As we look to 2022 it’s clear that matching the ongoing pace of technological innovation to an equal evolution in building trust in the use of technology is imperative. Trust is becoming increasingly important for individuals, organisations, and legislators, so it’s interesting to see how many of our technology trends for 2022 can be linked to the need to build a trusted technology ecosystem, and ultimately a smarter, safer world.

  1. Connection across hybrid environments – To the end user, the architecture being used to deliver services has become invisible. Whether processing takes place on a device, local server or in a remote data centre, everything is connected. As a security solution vendor, it’s up to us to provide the tools and flexibility to help people decide on the best solution for their unique situation. Given that ‘connected’ has become the default, we do believe that most surveillance solutions will ultimately be hybrid; combining cloud, on-premise server and edge technologies.
  2. A new default for cybersecurity While we foresaw the rapid acceleration towards Zero Trust network architectures a year ago, we now believe it to be a default approach.
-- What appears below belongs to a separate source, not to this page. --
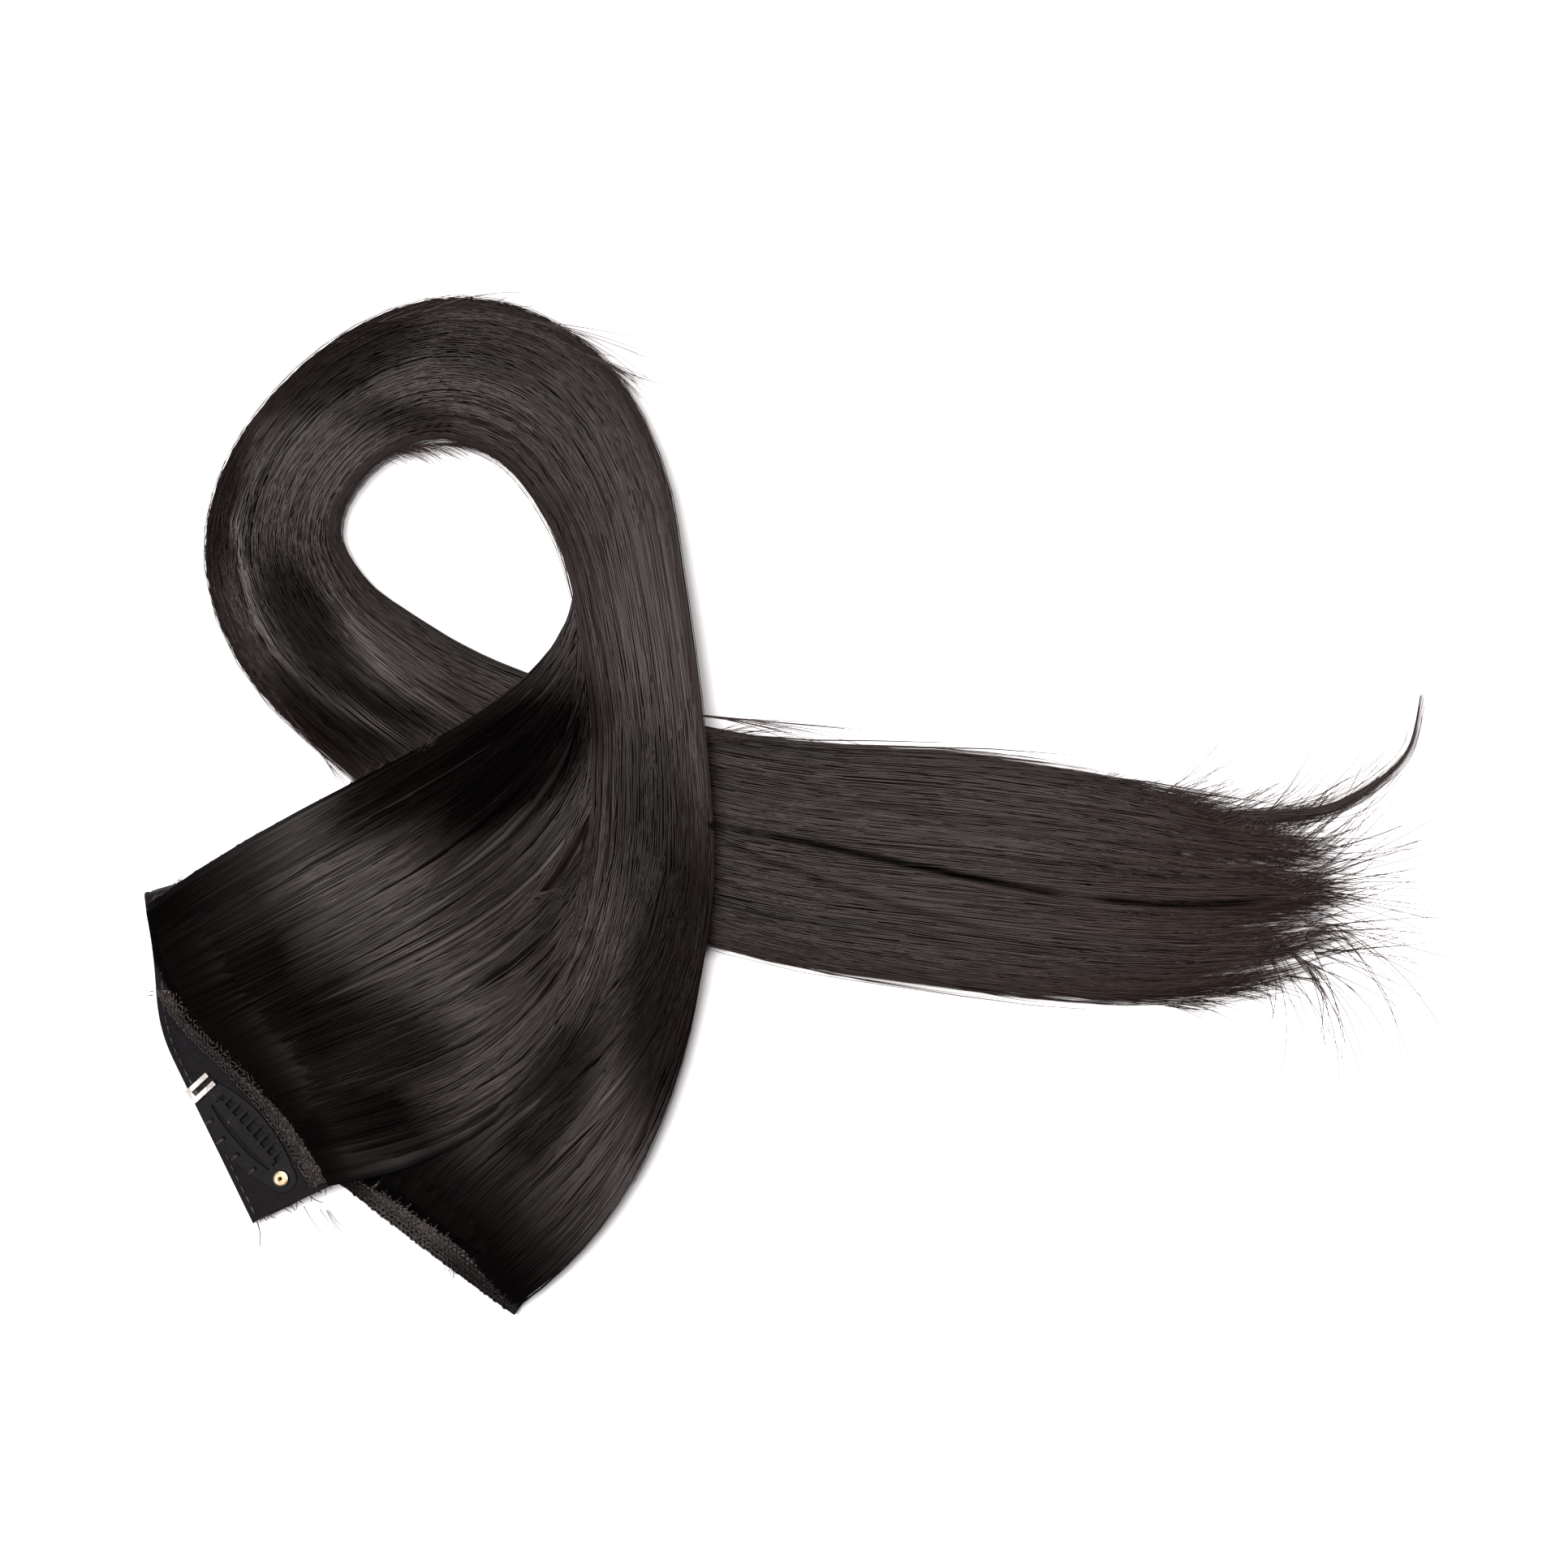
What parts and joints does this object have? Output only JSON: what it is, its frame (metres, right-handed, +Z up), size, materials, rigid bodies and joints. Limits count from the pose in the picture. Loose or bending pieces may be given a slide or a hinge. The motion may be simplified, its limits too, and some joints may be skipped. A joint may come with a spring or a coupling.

The Covid-19 pandemic has played a role here too, as flexible working has seen more devices connected remotely over the public internet. Taking a Zero Trust approach involves evaluating the security profile for each device each time it connects which has significant implications for the video surveillance industry, with various checks and validations moving from ‘nice to have’ to ‘must have’.
  3. Authenticate everything – The ability to establish the authenticity of video footage is fundamental. Tampering with video after it is captured, along with increased sophistication in creating manipulated images, means that we may see the authenticity of video surveillance footage being more regularly questioned. As this is an issue for the security industry as a whole it’s imperative that the sector aligns to standardise its approach, ideally based on open-source software and initiatives.
  4. AI becomes established and acceptedMany would also argue that AI is no longer a trend. Indeed, we’re all using and being exposed to valuable AI and deep learning-based services on a daily basis. Our view remains that technology in itself shouldn’t be regulated, but that legislation and regulation relating to the development and use of AI-based technologies and applications should be adhered to by every organisation employing AI. We expect to see a greater focus on initiatives to ensure that AI is being implemented ethically and without bias.
  5. COVID-19 as a catalyst – The long-term impact of the pandemic, from a business and technology perspective, is manifesting itself in a number of ways such as the use of low/no touch technologies at access points, and intelligent video solutions to ensure that social distancing and public health guidelines are being adhered to. The pandemic has also caused supply chain issues that have resulted in some businesses designing and manufacturing their own components. This is something that we anticipate more organisations doing in the security sector.
  6. 5G finding its place – For us, a new technology only becomes a trend when we start to see valuable use cases appear in the security and surveillance sector. This is starting to happen with 5G. While much of the hype around 5G has been focused on improvements in network performance for consumer applications, 5G networks show genuine potential for video surveillance solutions and could bring particular benefits from a cybersecurity perspective.

Finally, all trends should be viewed through the lens of sustainability. Sustainability can no longer be considered a trend. It needs to be embedded in everything we do: how we design and manufacture products, how we run our business, the performance of our suppliers – all aligned to reducing our environmental impact, and operating in an ethical and trustworthy way. Wherever a technology trend looks like presenting an opportunity, it needs to also be examined through the lens of whether it can be developed and brought to market in a sustainable way.